SERVICE CONDITIONS
The cook-houses, store-rooms, forges, and workshops were collections of tilts, poles, rick-cloths, and odd lumber, beavered together as on service. The officers’ mess was a thin, soaked marquee.
Less than a hundred yards away were dozens of vacant, well-furnished rooms in the big brick house, of which the Staff furtively occupied one corner. There was accommodation for very many men in its stables and out-houses alone; or the whole building might have been gutted and rearranged for barracks twice over in the last three months.
Scattered among the tents were rows of half-built tin sheds, the ready-prepared lumber and the corrugated iron lying beside them, waiting to be pieced together like children’s toys. But there were no workmen. I was told that they had come that morning, but had knocked off because it was wet.
‘I see. And where are the batteries?’ I demanded.
‘Out at work, of course. They’ve been out since seven.’
‘How shocking! In this dreadful weather, too!’
‘They took some bread and cheese with them. They’ll be back about dinner-time if you care to wait. Here’s one of our field-kitchens.’

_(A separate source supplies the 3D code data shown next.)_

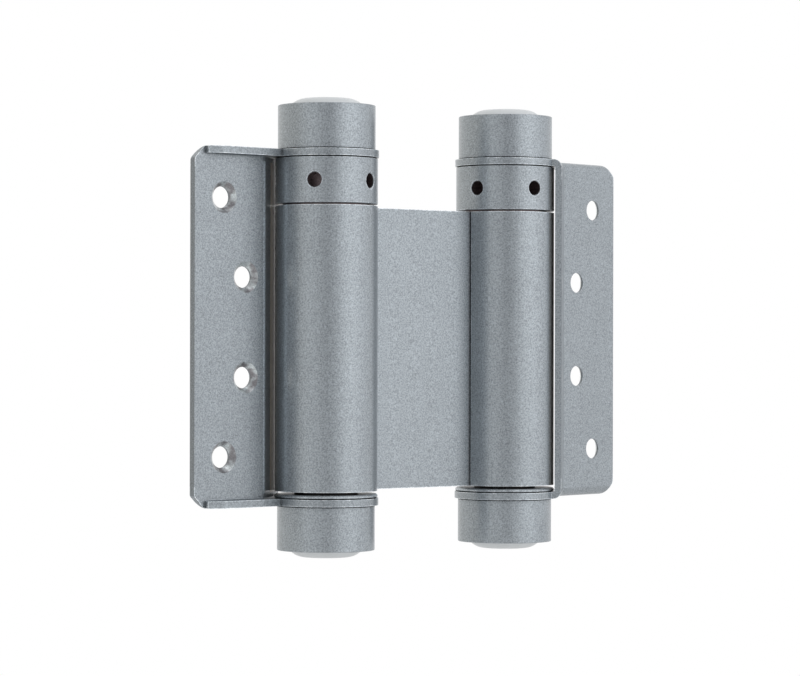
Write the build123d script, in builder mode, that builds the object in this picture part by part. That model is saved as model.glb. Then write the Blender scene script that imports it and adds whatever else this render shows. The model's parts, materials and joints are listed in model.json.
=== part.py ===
from build123d import *
import os
from math import cos, radians, sin

# Double action spring hinge for a swing door, nominal 100 mm.
# Two spring barrels are rolled from the ends of one centre leaf. A screw leaf turns on each
# barrel, so that the door can swing to either side. Sizes are in millimetres, +Z is up.
# The origin is at the middle of the frame leaf's screw pattern, on the back face that lies
# on the door frame. The leaves are drawn swung open, as the hinge is shown and sold.

# Centre leaf
sheet = 2.0                # thickness of all the pressed sheet
axis_spacing = 67.0        # from one barrel axis to the other
barrel_radius = 14.5       # outside of a rolled barrel
barrel_foot_gap = 0.8      # from the washer up to the barrel, where the anchor's foot shows
seam_gap = 0.4             # between the end of a roll and the web
web_bend = 1.6             # bend where the web turns into its roll
web_turn = -3.3            # degrees from the frame leaf to the centre leaf

# Screw leaves
leaf_height = 100.0
leaf_reach = 43.2          # from the barrel axis to the outer edge of the screw plate
leaf_offset = 5.5          # from the barrel axis to the countersunk face
door_leaf_turn = 6.5       # degrees from the frame leaf to the door leaf
ear_margin = 0.3           # round head of an ear past the barrel
neck_gap = 0.5             # between a barrel and the neck of the leaf beside it
neck_overlap = 4.5         # neck past the point where it comes closest to the barrel
neck_angle = 35.5          # degrees that the neck is cranked from the screw plate
lip_width = 3.3            # lip inside the plate, along its top and bottom
lip_end = 39.4             # where the lip runs out, from the barrel axis
lip_end_width = 1.3        # lip left at its end
lip_taper = 4.4            # length of the run-out
lip_rounding = 5.0
bend_inside = 0.5          # inside radius of a bend, the outside is one sheet more
corner_cut = 3.5           # cut corners of the screw plate, up and along
corner_rounding = 1.5      # of the two edges that each cut leaves
outer_hole_reach = 32.8    # from the barrel axis to the outer and inner screw columns
inner_hole_reach = 25.0
outer_hole_spacing = 72.0  # up and down, between the two holes of a column
inner_hole_spacing = 28.0
screw_hole_radius = 3.0
countersink_radius = 4.4
countersink_angle = 90.0

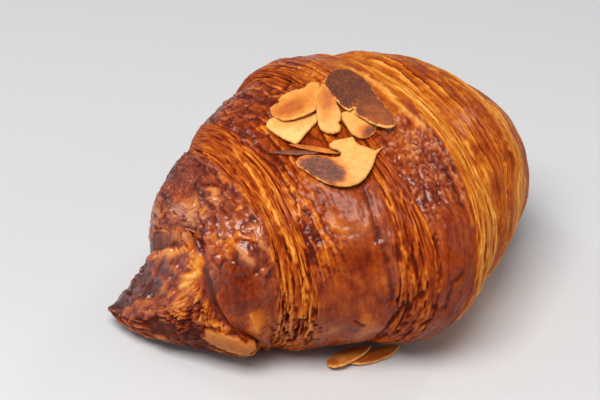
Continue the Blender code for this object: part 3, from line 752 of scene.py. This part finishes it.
    # --- creases of the noses, darkened with painted shade ---
    for line in (L[1], L[10]):
        d = w - line + 0.3
        fold = smoothstep(-24, -6, deg) * (1 - sides)
        height -= 0.7 * fold * np.exp(-(d / 0.7) ** 2)
        brown += 0.22 * fold * np.exp(-(d / 0.9) ** 2)

    # --- single marks ---
    wander = 0.22 * noise(w / 1.2, q / 1.2, 0.9, 79)
    wavering = p + 0.45 * warp2 + 0.35 * warp
    for line, width, rise, tone, share in MARKS:
        d = line_distance(line, wavering) * (1 + wander) + 0.4 * wander
        shape = np.exp(-(d / width) ** 2)
        height += rise * shape
        brown = brown * (1 - share * shape) + share * shape * (tone + 0.06 * mottle + 0.04 * streak2)
    for line, width, share in DUSK_AND_SHEEN:
        d = line_distance(line, p) * (1 + 1.5 * wander)
        dusk_and_sheen = np.maximum(dusk_and_sheen, share * np.exp(-(d / width) ** 2))
    dusk_and_sheen = dusk_and_sheen * (0.75 + 0.35 * mottle)

    # --- painted shade and light: cavities are darker, crests are paler ---
    local = height - blur(height, 4, 3)
    wide = height - blur(height, 14, 8)
    brown = brown - 0.45 * np.clip(local, -0.30, 0.25) - 0.08 * np.clip(wide, -1, 1)

    height = height * shown
    under = 1 - smoothstep(-50, -30, deg) * (1 - smoothstep(208, 230, deg))
    brown = brown - 0.04 * under
    gloss = np.clip((skin * (1 - in_strip) * (0.95 - 0.52 * right) + 0.18) * (1 - 0.7 * fringe)
                    * (1 - 0.6 * on_flap) * (1 - 0.3 * dusk_and_sheen) - 0.8 * np.clip(-local, 0, 1)
                    - 0.6 * under, 0, 1)
    gloss *= 1 - 0.75 * smoothstep(L[5] + 3, L[6], w) * (1 - smoothstep(0, 50, deg))
    wet = (0.45 * gloss * (1 - 0.6 * wrinkled_top) + 0.32 * tips * sleek
           + 0.15 * lobe_front * smoothstep(10, 30, deg)) * (
               1 - 0.6 * (band_ab + band_bc + lobe) * (1 - smoothstep(0, 30, deg)))
    return height, np.clip(brown, 0, 1), gloss, np.clip(dusk_and_sheen, 0, 1), np.clip(wet, 0, 1)


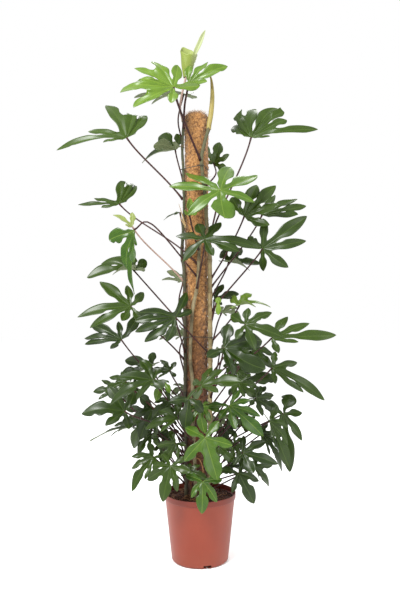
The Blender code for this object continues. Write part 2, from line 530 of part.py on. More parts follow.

Batteries look after their own stomachs, and are not catered for by contractors. The cook-house was a wagon-tilt. The wood, being damp, smoked a good deal. One thought of the wide, adequate kitchen ranges and the concrete passages of the service quarters in the big house just behind. One even dared to think Teutonically of the perfectly good panelling and the thick hard-wood floors that could——
‘Service conditions, you see,’ said my guide, as the cook inspected the baked meats and the men inside the wagon-tilt grated the carrots and prepared the onions. It was old work to them after all these months—done swiftly, with the clean economy of effort that camp life teaches.